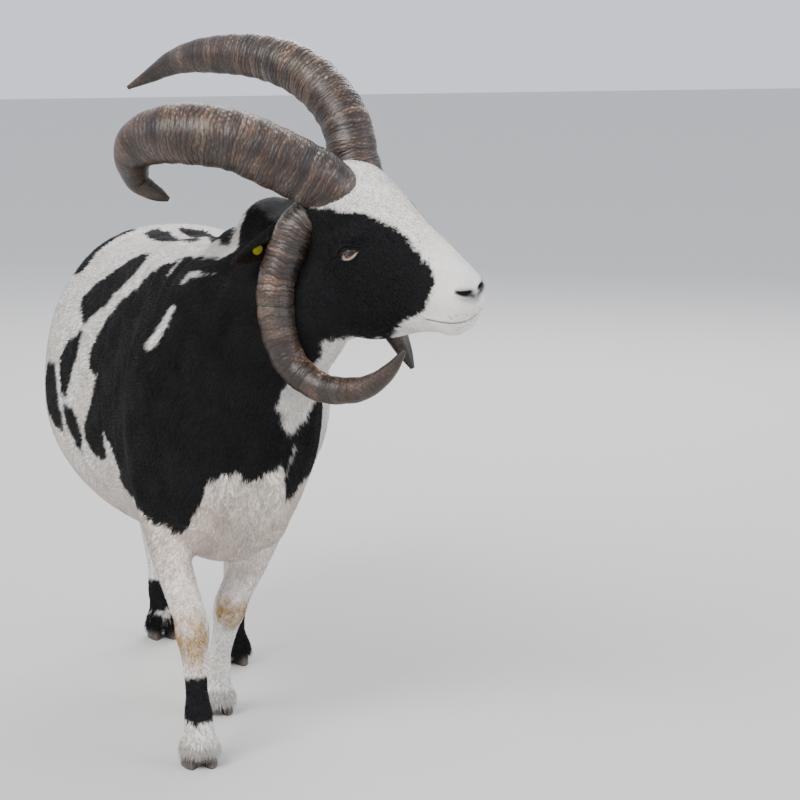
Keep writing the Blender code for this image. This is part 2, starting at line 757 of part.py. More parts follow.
def lid_rim(side):
    """A rim round the eye's opening, lying on the lids."""
    centre = eye_axes(side)[0]
    lift = EYE_RADIUS + 0.0022
    bm = bmesh.new()
    path = [centre + (p - centre).normalized() * lift for p in almond(side, 0.010, LID_RADIUS * 0.7)]
    loops = []
    for k, point in enumerate(path):
        ahead = (path[(k + 1) % len(path)] - path[k - 1]).normalized()
        outward = (point - centre).normalized()
        across = ahead.cross(outward)
        loops.append([bm.verts.new(point + (outward * cos(a) + across * sin(a)) * LID_RADIUS)
                      for a in (2 * pi * j / 6 for j in range(6))])
    for k in range(len(loops)):
        low, high = loops[k - 1], loops[k]
        for j in range(6):
            bm.faces.new((low[j], low[(j + 1) % 6], high[(j + 1) % 6], high[j]))
    return to_mesh(bm, "lid")


def eye_opening(side):
    """What is cut from the lids so that the eye shows."""
    bm = bmesh.new()
    loft(bm, [almond(side, 0.004, 0.0), almond(side, 0.045, 0.004)])
    return to_mesh(bm, "opening")


def mouth_cut():
    """A thin flat band that follows the lips from one corner round the muzzle to the other."""
    frame = head_frame()
    ahead = MOUTH_FRONT - MOUTH_CORNER
    across = Vector((0, 1, 0))
    normal = ahead.normalized().cross(across)
    bm = bmesh.new()
    count = 20
    sections = []
    for k in range(count + 1):
        a = pi * k / count - pi / 2
        edge = Vector((abs(cos(a)) ** 0.75, np.sign(sin(a)) * abs(sin(a)) ** 0.75, 0))
        section = []
        for grow, lift in ((-MOUTH_DEPTH, -1), (0.012, -1), (0.012, 1), (-MOUTH_DEPTH, 1)):
            along = ahead.normalized() * (ahead.length + grow) * edge.x
            sideways = across * (MOUTH_HALF_WIDTH + grow) * edge.y
            point = MOUTH_CORNER + along + sideways + normal * lift * MOUTH_WIDTH / 2
            section.append(bm.verts.new(frame @ point))
        sections.append(section)
    for low, high in zip(sections, sections[1:]):
        for j in range(4):
            bm.faces.new((low[j], low[(j + 1) % 4], high[(j + 1) % 4], high[j]))
    bm.faces.new(sections[0])
    bm.faces.new(sections[-1])
    return to_mesh(bm, "mouth")


def nostril_cut(side):
    """A slanting pit that opens at the front and side of the nose."""
    frame = head_frame()
    turn = Matrix.Rotation(side * radians(-38), 4, "Z") @ Matrix.Rotation(radians(20), 4, "Y")
    at = Matrix.Translation((NOSTRIL.x, side * NOSTRIL.y, NOSTRIL.z))
    bm = bmesh.new()
    bmesh.ops.create_uvsphere(bm, u_segments=12, v_segments=8, radius=1.0,
                              matrix=frame @ at @ turn @ Matrix.Diagonal((*NOSTRIL_SIZE, 1.0)))
    return to_mesh(bm, "nostril")


def finished_head(mesh):
    """The head with its lids, eye sockets, mouth and nostrils."""
    sides = (-1, 1)
    mesh = combine(mesh, [lid_rim(side) for side in sides], "UNION")
    cuts = [mouth_cut()]
    for side in sides:
        cuts += [eyeball(side, GAP), eye_opening(side), nostril_cut(side)]
    return largest_shell(combine(mesh, cuts, "DIFFERENCE"))


def claw(foot, side):
    """One claw of a cloven foot, flat below, its toe to the front."""
    bm = bmesh.new()
    rings = []
    for height in (0.0, 0.4, 1.0):
        length = CLAW_LENGTH * (1 - 0.36 * height)
        width = CLAW_WIDTH * (1 - 0.10 * height)
        lean = 0.004 + 0.008 * height
        middle = Vector((foot[0] + side * CLAW_SPREAD, foot[1] + lean, CLAW_HEIGHT * height))
        points = []
        for k in range(10):
            a = 2 * pi * k / 10
            sideways = width / 2 * sin(a) * (1 - 0.22 * cos(a))
            points.append(middle + Vector((sideways, -length / 2 * cos(a), 0)))
        rings.append(points)
    loft(bm, rings)
    return to_mesh(bm, "claw")


def dewclaw(fetlock, side):
    """A small horny point behind the fetlock."""
    start = Vector(fetlock) + Vector((side * 0.011, 0.012, -0.004))
    down = Vector((side * 0.10, 0.62, -0.78)).normalized()
    bm = bmesh.new()
    rings = []
    for along, radius in ((0.0, 1.0), (0.55, 0.92), (0.85, 0.6), (1.0, 0.2)):
        point = start + down * (DEWCLAW_LENGTH + 0.006) * along
        across = Vector((1, 0, 0))
        rings.append(ring(point, across, across.cross(down).normalized(), DEWCLAW_RADIUS * radius,
                          DEWCLAW_RADIUS * radius, DEWCLAW_RADIUS * radius, count=6))
    loft(bm, rings)
    return to_mesh(bm, "dewclaw")


def part_body(mesh):
    """The body parted into neck, torso, tail and legs by thin flat cuts."""
    slabs = [slab(*LEG_CUTS[name]) for name in LEG_CUTS] + [slab(*NECK_CUT), slab(*TAIL_CUT)]
    pieces = shells_of(combine(mesh, slabs, "DIFFERENCE"))
    named = {}
    for name, near in PIECE_PLACES.items():
        piece = min(pieces, key=lambda m: min((v.co - Vector(near)).length for v in m.vertices))
        named[name] = piece
    return named


def add_trimmed(nodes, name, mesh, around, look):
    """Add a node cut clear of what is round it, and give back a copy of it with some clearance."""
    trimmed = largest_shell(combine(mesh, [other.copy() for other in around], "DIFFERENCE"))
    nodes[name] = (trimmed, look)
    return inflated(trimmed, CLEARANCE)


def add_horns_and_ears(nodes, head_mesh, neck_mesh):
    """Both sides' horns, ears and eyes, each trimmed by those before it."""
    tag, hole = ear_tag()
    for word, side in (("right", -1), ("left", 1)):
        around = [inflated(head_mesh), inflated(neck_mesh, 5 * GAP)]
        upper = "horn_upper_" + word
        lower = "horn_lower_" + word
        around.append(add_trimmed(nodes, upper, horn(HORNS[upper], HORN_SIDES), around, "horn"))
        around.append(add_trimmed(nodes, lower, horn(HORNS[lower], LOWER_HORN_SIDES), around, "horn"))
        if side < 0:
            add_trimmed(nodes, "ear_tag", tag, around, "tag_yellow")
            around.append(hole)
        add_trimmed(nodes, "ear_" + word, ear(side), around, "coat_black")
        nodes["eye_" + word] = (eyeball(side), "eye")


def add_legs(nodes, legs):
    """Each leg with its two dewclaws joined on, and its two claws trimmed by it."""
    for leg_name, points in {**FRONT_LEGS, **HIND_LEGS}.items():
        name = "leg_" + leg_name
        dewclaws = [dewclaw(points[-3], side) for side in (-1, 1)]
        whole = largest_shell(combine(legs[name], dewclaws, "UNION"))
        nodes[name] = (whole, "coat_white")
        for word, side in (("outer", 1), ("inner", -1)):
            add_trimmed(nodes, f"claw_{leg_name}_{word}", claw(points[-1], side), [inflated(whole)], "claw")


def centre_on_floor(group):
    """Move every mesh so that the middle of the whole box is over the origin."""
    points = [v.co for obj in group.objects for v in obj.data.vertices]
    low = Vector([min(p[k] for p in points) for k in range(3)])
    high = Vector([max(p[k] for p in points) for k in range(3)])
    shift = Vector((-(low.x + high.x) / 2, -(low.y + high.y) / 2, -low.z))
    for obj in group.objects:
        obj.data.transform(Matrix.Translation(shift))


def main():
    """Build the flesh, part it, add horns, ears, eyes and claws, and set it on the floor."""
    group = start_clean()
    whole = smoothed_flesh()
    frame = head_frame()
    back = (frame.to_3x3() @ HEAD_CUT_FACES).normalized()
    cut = frame @ HEAD_CUT
    head_mesh = finished_head(half_of(whole, cut - back * GAP / 2, -back, HEAD_TRIANGLES))
    body = part_body(half_of(whole, cut + back * GAP / 2, back, BODY_TRIANGLES))
    nodes = {"head": (head_mesh, "coat_black")}
    nodes["neck"] = (body["neck"], "coat_black")
    nodes["torso"] = (body["torso"], "coat_white")
    nodes["tail"] = (body["tail"], "coat_white")
    add_horns_and_ears(nodes, head_mesh, body["neck"])
    add_legs(nodes, body)
    for name, (mesh, look) in nodes.items():
        add_object(name, mesh, group, look)
    centre_on_floor(group)


main()
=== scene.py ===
# %% [markdown]
# # A four-horned piebald ram, life size
# The ram stands in mid step with its head turned to its left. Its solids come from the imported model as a
# fixed frame. This script lays one skin over the flesh, gives it a short coat in solid tufts, and makes the
# horns, eyes, lids, ears and claws finely. Everything is in metres with +Z up; the ram faces -Y.

from math import atan, cos, pi, radians, sin

import bmesh
import bpy
import numpy as np
from mathutils import Matrix, Vector
from mathutils.bvhtree import BVHTree


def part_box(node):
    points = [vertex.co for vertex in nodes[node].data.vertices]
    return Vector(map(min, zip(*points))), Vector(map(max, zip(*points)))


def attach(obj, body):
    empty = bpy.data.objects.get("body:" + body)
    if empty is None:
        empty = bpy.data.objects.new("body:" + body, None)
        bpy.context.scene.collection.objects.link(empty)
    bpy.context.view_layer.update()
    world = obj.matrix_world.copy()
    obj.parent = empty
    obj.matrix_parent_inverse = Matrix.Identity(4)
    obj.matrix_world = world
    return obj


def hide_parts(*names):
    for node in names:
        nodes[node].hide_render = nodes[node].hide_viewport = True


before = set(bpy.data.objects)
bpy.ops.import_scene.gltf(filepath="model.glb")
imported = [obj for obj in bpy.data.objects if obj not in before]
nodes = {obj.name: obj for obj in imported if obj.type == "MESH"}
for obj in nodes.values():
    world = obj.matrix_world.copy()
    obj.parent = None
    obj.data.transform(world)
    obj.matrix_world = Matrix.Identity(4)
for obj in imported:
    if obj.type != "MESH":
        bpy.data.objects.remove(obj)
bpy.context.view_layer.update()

# %% [markdown]
# The head is turned, dropped and rolled, so its details are easier to place in a frame of its own: X to the
# muzzle, Y to the ram's left, Z to the poll. The eye's own place in the model ties that frame, and the
# animal's frame under its feet, to the model's origin.

# %% The head's frame and the animal's frame
HEAD_PLACE = Vector((0.185, -0.460, 0.778))
HEAD_TURN = radians(-46)
HEAD_DROP = radians(15)
HEAD_ROLL = radians(16)
EYE = Vector((0.000, 0.0560, -0.013))


def middle_of(node):
    """The middle of a node's box."""
    low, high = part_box(node)
    return (Vector(low) + Vector(high)) / 2


head_turned = (
    Matrix.Rotation(HEAD_TURN, 4, "Z")
    @ Matrix.Rotation(HEAD_DROP, 4, "Y")
    @ Matrix.Rotation(HEAD_ROLL, 4, "X")
)
head_at_feet = Matrix.Translation(HEAD_PLACE) @ head_turned
shift = middle_of("eye_right") - head_at_feet @ Vector((EYE.x, -EYE.y, EYE.z))
head_frame = Matrix.Translation(shift) @ head_at_feet
to_head = np.array(head_frame.inverted())
print("animal frame is moved by", tuple(round(c, 4) for c in shift))


def in_head(points):
    """Points of the model given in the head's frame, as rows."""
    return points @ to_head[:3, :3].T + to_head[:3, 3]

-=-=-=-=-

(Task objective) Copy out exactly the lines from the one with "points = [v.co" through the one with "if empty is", counting both ends, and no other lines.

(Task result)
    points = [v.co for obj in group.objects for v in obj.data.vertices]
    low = Vector([min(p[k] for p in points) for k in range(3)])
    high = Vector([max(p[k] for p in points) for k in range(3)])
    shift = Vector((-(low.x + high.x) / 2, -(low.y + high.y) / 2, -low.z))
    for obj in group.objects:
        obj.data.transform(Matrix.Translation(shift))


def main():
    """Build the flesh, part it, add horns, ears, eyes and claws, and set it on the floor."""
    group = start_clean()
    whole = smoothed_flesh()
    frame = head_frame()
    back = (frame.to_3x3() @ HEAD_CUT_FACES).normalized()
    cut = frame @ HEAD_CUT
    head_mesh = finished_head(half_of(whole, cut - back * GAP / 2, -back, HEAD_TRIANGLES))
    body = part_body(half_of(whole, cut + back * GAP / 2, back, BODY_TRIANGLES))
    nodes = {"head": (head_mesh, "coat_black")}
    nodes["neck"] = (body["neck"], "coat_black")
    nodes["torso"] = (body["torso"], "coat_white")
    nodes["tail"] = (body["tail"], "coat_white")
    add_horns_and_ears(nodes, head_mesh, body["neck"])
    add_legs(nodes, body)
    for name, (mesh, look) in nodes.items():
        add_object(name, mesh, group, look)
    centre_on_floor(group)


main()
=== scene.py ===
# %% [markdown]
# # A four-horned piebald ram, life size
# The ram stands in mid step with its head turned to its left. Its solids come from the imported model as a
# fixed frame. This script lays one skin over the flesh, gives it a short coat in solid tufts, and makes the
# horns, eyes, lids, ears and claws finely. Everything is in metres with +Z up; the ram faces -Y.

from math import atan, cos, pi, radians, sin

import bmesh
import bpy
import numpy as np
from mathutils import Matrix, Vector
from mathutils.bvhtree import BVHTree


def part_box(node):
    points = [vertex.co for vertex in nodes[node].data.vertices]
    return Vector(map(min, zip(*points))), Vector(map(max, zip(*points)))


def attach(obj, body):
    empty = bpy.data.objects.get("body:" + body)
    if empty is None:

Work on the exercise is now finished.